Section 82 of article 5, of the Cities and Villages act authorizes and empowers the appellee to regulate machine shops. The business of conducting a machine shop has been a recognized commercial enterprise for many years. In conferring upon cities the power to regulate machine shops, the General Assembly must be held to have intended that this power would be exercised with respect to separate places of business known as machine shops, and not with respect to shops which are incidental to manufacturing establishments and do no work for the public.

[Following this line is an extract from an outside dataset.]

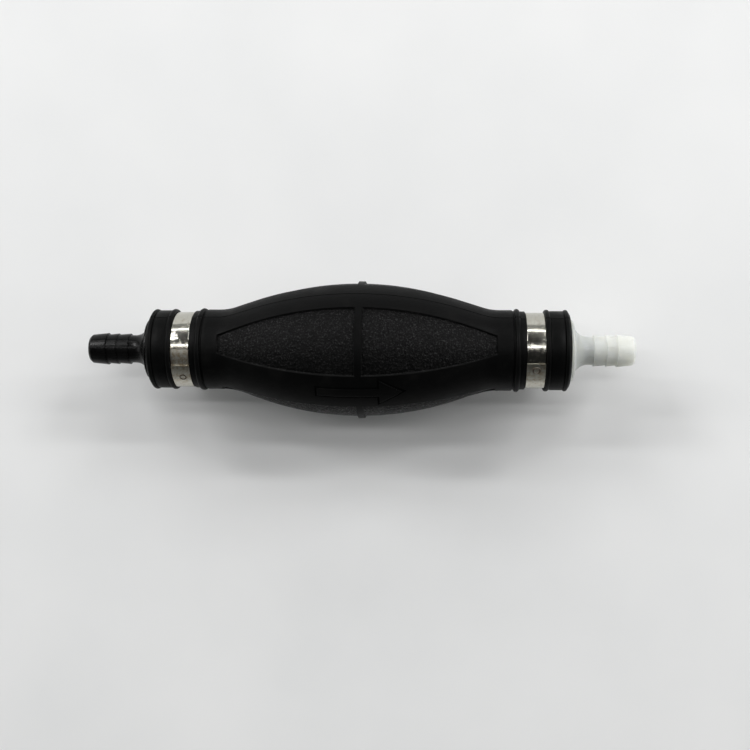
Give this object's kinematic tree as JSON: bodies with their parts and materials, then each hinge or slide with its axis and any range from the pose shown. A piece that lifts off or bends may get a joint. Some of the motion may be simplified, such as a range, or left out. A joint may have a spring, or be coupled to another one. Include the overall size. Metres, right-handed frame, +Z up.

The appellant is not engaged in the machine-shop business but it is a manufacturing concern that has a repair or machine shop which admittedly comes within the definition contained in the ordinance. However, the city has no authority to license and regulate factories generally, and it cannot do indirectly the thing it cannot do directly. The appellee's contention that there is no essential difference between appellant's shop and the ordinary machine shop conducted to serve the public, is beside the point. It is not a question as to whether machine shops need inspection, regulation and safe, healthful working conditions. The question here is whether the city had the power to regulate machine shops such as appellant's. The city had no such power and to the extent that appellee included such shops by definition in the ordinance it is illegal and void.

Since the judgment against the appellant must be reversed, it is not necessary to pass on the further contention that this ordinance shows on its face that it was only a revenue measure in the guise of a regulatory one.

For the reasons stated the judgment of the municipal court of Chicago is reversed.